§ Direction
Print, without altering anything, the lines from the one that holds "# Plates over the splices, centred" to the one that holds "bpy.context.view_layer.update()", inclusive. No other lines belong in the output.
·····
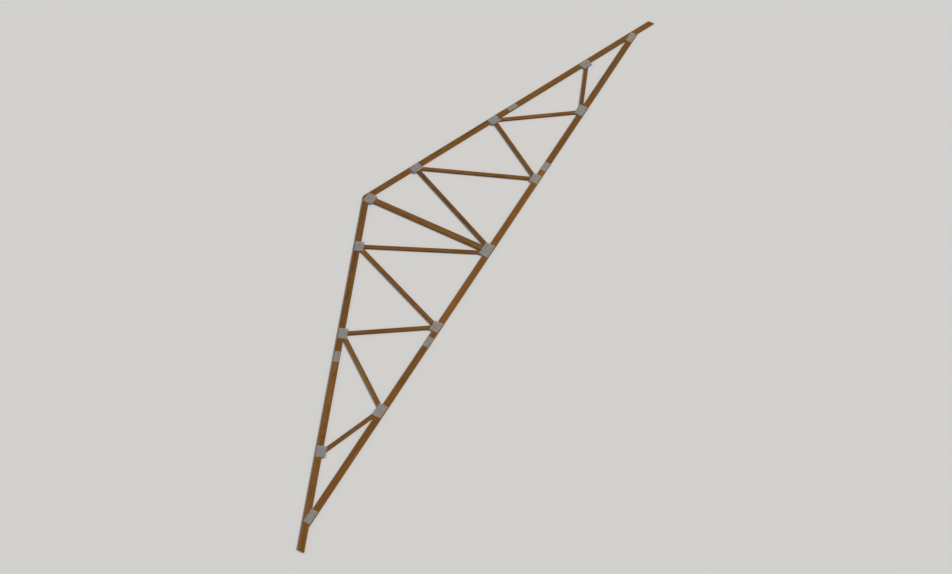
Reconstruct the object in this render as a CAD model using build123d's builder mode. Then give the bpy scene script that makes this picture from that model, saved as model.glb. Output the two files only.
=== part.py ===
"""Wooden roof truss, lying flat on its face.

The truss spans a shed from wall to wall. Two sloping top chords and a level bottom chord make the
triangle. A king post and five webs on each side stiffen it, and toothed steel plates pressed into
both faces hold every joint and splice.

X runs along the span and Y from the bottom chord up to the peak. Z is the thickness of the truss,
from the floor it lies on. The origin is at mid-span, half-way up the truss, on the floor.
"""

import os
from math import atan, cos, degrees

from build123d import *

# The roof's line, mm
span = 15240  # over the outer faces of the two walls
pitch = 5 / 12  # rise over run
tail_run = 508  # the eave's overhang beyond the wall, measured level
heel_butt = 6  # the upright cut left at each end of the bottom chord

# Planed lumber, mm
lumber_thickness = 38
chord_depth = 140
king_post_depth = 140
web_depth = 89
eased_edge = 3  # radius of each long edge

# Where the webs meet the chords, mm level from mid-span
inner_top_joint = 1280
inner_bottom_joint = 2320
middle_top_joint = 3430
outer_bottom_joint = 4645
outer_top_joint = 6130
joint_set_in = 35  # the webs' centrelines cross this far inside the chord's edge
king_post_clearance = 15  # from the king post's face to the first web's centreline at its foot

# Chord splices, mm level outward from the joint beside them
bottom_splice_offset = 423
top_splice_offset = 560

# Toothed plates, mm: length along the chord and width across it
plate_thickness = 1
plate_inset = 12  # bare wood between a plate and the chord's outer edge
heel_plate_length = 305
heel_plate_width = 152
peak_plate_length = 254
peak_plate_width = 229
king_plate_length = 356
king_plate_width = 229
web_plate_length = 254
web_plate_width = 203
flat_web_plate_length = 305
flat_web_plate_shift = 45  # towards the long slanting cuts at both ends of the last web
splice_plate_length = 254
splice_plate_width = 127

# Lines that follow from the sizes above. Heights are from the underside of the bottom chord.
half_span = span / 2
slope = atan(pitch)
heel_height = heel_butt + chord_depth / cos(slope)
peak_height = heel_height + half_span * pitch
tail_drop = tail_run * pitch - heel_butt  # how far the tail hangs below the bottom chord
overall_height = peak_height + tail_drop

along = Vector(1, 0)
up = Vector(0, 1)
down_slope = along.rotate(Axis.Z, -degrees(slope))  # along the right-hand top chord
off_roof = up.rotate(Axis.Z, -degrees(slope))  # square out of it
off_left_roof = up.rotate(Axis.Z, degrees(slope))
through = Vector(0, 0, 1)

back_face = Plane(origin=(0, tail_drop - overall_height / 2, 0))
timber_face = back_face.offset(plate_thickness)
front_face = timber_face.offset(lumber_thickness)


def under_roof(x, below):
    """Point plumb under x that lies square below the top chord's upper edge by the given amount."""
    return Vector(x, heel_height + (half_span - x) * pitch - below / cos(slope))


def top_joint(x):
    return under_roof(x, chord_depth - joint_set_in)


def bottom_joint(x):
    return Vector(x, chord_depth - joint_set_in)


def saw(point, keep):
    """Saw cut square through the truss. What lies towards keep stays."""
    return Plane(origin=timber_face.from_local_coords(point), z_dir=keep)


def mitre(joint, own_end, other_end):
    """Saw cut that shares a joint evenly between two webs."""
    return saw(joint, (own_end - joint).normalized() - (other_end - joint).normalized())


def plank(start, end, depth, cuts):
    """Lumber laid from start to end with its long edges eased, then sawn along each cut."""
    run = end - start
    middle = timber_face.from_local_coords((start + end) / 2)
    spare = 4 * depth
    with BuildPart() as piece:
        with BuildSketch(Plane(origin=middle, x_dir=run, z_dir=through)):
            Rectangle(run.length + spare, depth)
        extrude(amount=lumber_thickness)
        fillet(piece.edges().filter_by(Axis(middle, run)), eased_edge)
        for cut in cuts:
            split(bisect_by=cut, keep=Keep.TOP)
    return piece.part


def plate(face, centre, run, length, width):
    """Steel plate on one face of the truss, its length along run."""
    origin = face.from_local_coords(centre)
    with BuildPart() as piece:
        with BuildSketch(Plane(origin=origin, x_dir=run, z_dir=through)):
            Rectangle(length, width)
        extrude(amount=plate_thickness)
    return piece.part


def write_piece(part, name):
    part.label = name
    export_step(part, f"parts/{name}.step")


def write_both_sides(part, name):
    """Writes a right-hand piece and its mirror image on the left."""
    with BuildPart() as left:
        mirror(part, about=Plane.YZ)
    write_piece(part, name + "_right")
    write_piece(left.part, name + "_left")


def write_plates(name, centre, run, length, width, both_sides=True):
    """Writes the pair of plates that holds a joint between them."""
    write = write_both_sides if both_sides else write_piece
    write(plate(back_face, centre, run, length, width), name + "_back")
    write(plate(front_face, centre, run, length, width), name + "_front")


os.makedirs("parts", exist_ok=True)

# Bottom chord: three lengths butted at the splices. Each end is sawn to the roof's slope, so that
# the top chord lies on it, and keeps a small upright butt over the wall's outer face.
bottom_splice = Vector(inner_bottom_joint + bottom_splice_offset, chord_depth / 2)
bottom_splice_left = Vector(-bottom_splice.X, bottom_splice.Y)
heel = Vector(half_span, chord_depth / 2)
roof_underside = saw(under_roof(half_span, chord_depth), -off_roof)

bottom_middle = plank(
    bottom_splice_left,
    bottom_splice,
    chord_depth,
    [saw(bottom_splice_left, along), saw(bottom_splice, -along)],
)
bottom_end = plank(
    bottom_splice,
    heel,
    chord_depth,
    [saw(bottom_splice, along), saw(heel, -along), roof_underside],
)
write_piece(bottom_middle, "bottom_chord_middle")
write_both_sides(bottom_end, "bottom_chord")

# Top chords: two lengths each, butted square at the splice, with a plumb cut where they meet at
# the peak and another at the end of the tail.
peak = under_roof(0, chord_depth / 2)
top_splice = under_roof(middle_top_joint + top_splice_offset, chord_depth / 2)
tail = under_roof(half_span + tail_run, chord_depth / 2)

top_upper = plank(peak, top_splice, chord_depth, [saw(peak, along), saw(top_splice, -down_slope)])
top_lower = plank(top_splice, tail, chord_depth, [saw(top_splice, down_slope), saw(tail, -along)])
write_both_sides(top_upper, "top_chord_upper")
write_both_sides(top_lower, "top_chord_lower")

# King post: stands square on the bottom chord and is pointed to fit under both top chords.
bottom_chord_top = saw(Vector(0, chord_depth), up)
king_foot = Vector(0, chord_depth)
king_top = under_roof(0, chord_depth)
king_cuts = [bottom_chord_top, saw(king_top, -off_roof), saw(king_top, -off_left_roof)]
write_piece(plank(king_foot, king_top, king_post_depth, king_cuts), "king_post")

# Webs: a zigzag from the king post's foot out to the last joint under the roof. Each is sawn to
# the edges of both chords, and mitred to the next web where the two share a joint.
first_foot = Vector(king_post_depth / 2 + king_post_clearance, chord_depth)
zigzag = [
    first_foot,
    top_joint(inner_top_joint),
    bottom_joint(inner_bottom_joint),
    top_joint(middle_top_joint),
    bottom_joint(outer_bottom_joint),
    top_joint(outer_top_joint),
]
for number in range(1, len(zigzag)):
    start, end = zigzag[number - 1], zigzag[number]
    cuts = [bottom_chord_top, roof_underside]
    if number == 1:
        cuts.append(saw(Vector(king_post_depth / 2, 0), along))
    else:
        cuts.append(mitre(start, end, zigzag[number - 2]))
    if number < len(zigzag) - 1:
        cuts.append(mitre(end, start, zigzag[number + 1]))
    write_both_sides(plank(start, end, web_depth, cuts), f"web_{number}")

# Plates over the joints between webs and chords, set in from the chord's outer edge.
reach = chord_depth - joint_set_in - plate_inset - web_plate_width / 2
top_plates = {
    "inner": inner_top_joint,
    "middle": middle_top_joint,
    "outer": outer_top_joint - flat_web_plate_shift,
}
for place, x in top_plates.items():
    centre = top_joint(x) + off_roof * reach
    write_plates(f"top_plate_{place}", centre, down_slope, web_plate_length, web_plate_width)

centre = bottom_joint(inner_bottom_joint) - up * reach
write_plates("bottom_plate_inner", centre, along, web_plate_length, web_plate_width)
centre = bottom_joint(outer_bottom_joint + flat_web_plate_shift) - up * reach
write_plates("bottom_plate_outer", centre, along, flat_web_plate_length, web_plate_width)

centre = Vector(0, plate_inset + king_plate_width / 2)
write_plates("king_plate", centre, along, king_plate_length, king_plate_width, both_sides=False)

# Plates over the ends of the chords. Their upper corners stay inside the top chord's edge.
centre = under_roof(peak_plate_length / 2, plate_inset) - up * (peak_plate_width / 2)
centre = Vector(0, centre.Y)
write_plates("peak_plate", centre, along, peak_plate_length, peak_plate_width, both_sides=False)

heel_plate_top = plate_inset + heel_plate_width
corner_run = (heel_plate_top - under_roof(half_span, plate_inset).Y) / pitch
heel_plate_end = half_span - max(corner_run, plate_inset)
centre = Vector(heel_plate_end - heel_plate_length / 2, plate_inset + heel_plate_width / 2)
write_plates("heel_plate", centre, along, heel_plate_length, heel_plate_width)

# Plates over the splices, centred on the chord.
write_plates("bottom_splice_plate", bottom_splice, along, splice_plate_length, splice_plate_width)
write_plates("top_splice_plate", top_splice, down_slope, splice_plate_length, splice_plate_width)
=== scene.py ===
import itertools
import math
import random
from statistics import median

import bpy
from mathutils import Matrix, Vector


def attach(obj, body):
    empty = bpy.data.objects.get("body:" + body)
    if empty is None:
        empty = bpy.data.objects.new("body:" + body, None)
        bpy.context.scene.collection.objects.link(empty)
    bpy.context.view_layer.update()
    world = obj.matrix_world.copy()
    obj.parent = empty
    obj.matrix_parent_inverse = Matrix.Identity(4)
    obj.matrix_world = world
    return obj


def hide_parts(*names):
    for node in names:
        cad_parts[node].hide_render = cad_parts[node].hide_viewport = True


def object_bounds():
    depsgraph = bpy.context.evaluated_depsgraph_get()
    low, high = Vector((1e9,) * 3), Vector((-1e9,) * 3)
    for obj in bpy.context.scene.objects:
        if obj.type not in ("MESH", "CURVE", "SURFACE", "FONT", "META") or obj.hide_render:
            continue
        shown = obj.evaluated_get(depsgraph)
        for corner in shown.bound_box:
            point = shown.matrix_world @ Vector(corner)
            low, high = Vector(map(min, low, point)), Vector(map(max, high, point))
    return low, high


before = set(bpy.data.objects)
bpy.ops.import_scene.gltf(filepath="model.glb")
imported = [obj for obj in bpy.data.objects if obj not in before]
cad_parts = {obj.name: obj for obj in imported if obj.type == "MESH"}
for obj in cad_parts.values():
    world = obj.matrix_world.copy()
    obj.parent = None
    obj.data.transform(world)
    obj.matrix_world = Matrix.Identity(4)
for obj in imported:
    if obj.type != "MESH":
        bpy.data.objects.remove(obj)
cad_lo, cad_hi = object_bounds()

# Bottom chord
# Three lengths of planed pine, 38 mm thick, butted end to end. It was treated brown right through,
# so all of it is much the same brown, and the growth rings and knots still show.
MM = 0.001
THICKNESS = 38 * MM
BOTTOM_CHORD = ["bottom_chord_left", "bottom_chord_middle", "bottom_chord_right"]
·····
§ Task result
# Plates over the splices, centred on the chord.
write_plates("bottom_splice_plate", bottom_splice, along, splice_plate_length, splice_plate_width)
write_plates("top_splice_plate", top_splice, down_slope, splice_plate_length, splice_plate_width)
=== scene.py ===
import itertools
import math
import random
from statistics import median

import bpy
from mathutils import Matrix, Vector


def attach(obj, body):
    empty = bpy.data.objects.get("body:" + body)
    if empty is None:
        empty = bpy.data.objects.new("body:" + body, None)
        bpy.context.scene.collection.objects.link(empty)
    bpy.context.view_layer.update()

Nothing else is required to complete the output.